Monday, March 15, 2010

Wealth Concentration



One reads all the time that the rich are getting richer, that the gap between the rich and the poor, the haves and the have nots, is widening. Few things bring this disturbing trend home like the Forbes annual survey of the richest people in the world.

One of the nuggets gleaned from Forbes self-congratulatory report on the world's richest people is that the last year has seen billionaires total wealth skyrocket. The combined wealth of today’s 1,011 global billionaires is estimated by Forbes at $3.6 trillion, a 50% increase over the $2.4 trillion in billionaire wealth calculated last year. Our Future.org quotes Forbes glowing assessment of this situation, "Last year's wealth wasteland has become a billionaire bonanza.
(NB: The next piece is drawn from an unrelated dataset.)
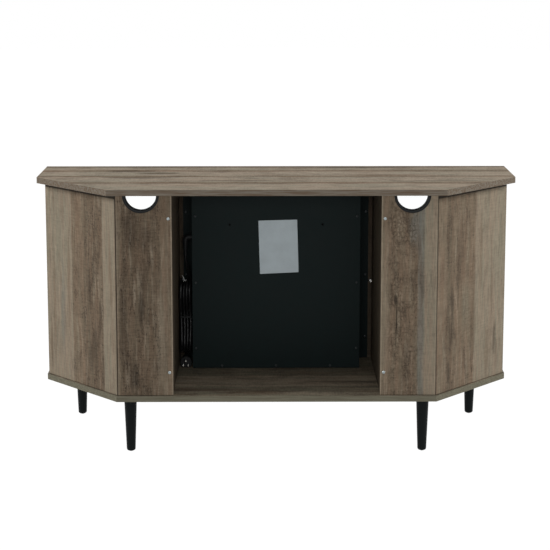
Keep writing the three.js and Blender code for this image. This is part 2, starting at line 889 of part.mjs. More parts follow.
const bezelHalf = stileInnerX - bezelGap;
const bezelLow = railBottomZ + bezelGap - insertZ;
const bezelHigh = railTopZ - bezelGap - insertZ;
const bezelFrontY = frontY - insertY - bezelProud;
const bezelPlateBackY = bezelFrontY + bezelThickness;
const wallHalf = innerCase - fitGap;
const wallLow = bezelLow + bezelWall;
const wallHigh = caseRoof - fitGap;
const webZ = bezelHigh - bezelBand;
const windowLow = bezelLow + bezelFoot;
const windowHigh = webZ - bezelWall;
const bandZ = (webZ + caseRoof) / 2;
const buttonXs = [2, 1, 0].map((step) => bezelHalf - buttonFromSide - step * buttonPitch);
const slotX = slotFromSide + slotLength / 2 - bezelHalf;

function bezel() {
  const plateShape = rectangle(-bezelHalf, bezelHalf, bezelLow, bezelHigh);
  plateShape.holes.push(rectangle(
    bezelSide - bezelHalf,
    bezelHalf - bezelSide,
    windowLow,
    windowHigh - bezelWall,
  ));
  const wallShape = rectangle(-wallHalf, wallHalf, wallLow, wallHigh);
  const t = bezelWall;
  wallShape.holes.push(rectangle(t - wallHalf, wallHalf - t, wallLow + t, wallHigh - t));
  const wallDepth = bezelWallReach - bezelPlateBackY;
  const web = block(
    [-wallHalf, bezelPlateBackY - t / 2, webZ - t],
    [wallHalf, bezelWallReach, webZ],
  );
  const slots = Array.from({ length: slotRows }, (_, row) => {
    const z = bandZ + (row - (slotRows - 1) / 2) * slotPitch;
    return block(
      [slotX - slotLength / 2, bezelFrontY - cutOverrun, z - slotHeight / 2],
      [slotX + slotLength / 2, bezelPlateBackY + cutOverrun, z + slotHeight / 2],
    );
  });
  const holes = buttonXs.map((x) => rod(
    buttonRadius + fitGap,
    [x, bezelFrontY - cutOverrun, bandZ],
    [x, bezelPlateBackY + cutOverrun, bandZ],
    roundSides,
  ));
  const whole = join([
    frontPlate(plateShape, bezelFrontY, bezelThickness),
    frontPlate(wallShape, bezelPlateBackY - t / 2, wallDepth + t / 2),
    web,
  ]);
  return cut(whole, [...slots, ...holes]);
}
add(insert, 'insert_front_frame', bezel(), 'blackPlastic');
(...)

Most of the richest people on the planet have seen their fortunes soar in the past year." As Out Future.org notes, based on the latest available United Nations data (2000) the world's billionaires, some 1,000 people have more money than the collective wealth of the world’s poorest 1.5 billion adults. America leads the way with 403 billionaires. The U.S. commands 38% of the collective $3.6 trillion net worth of the world's richest people.

Obscene!

And frankly unsustainable. There is no long term way that such a situation holds, the salient question is going to be will the transition be smooth or revolutionary.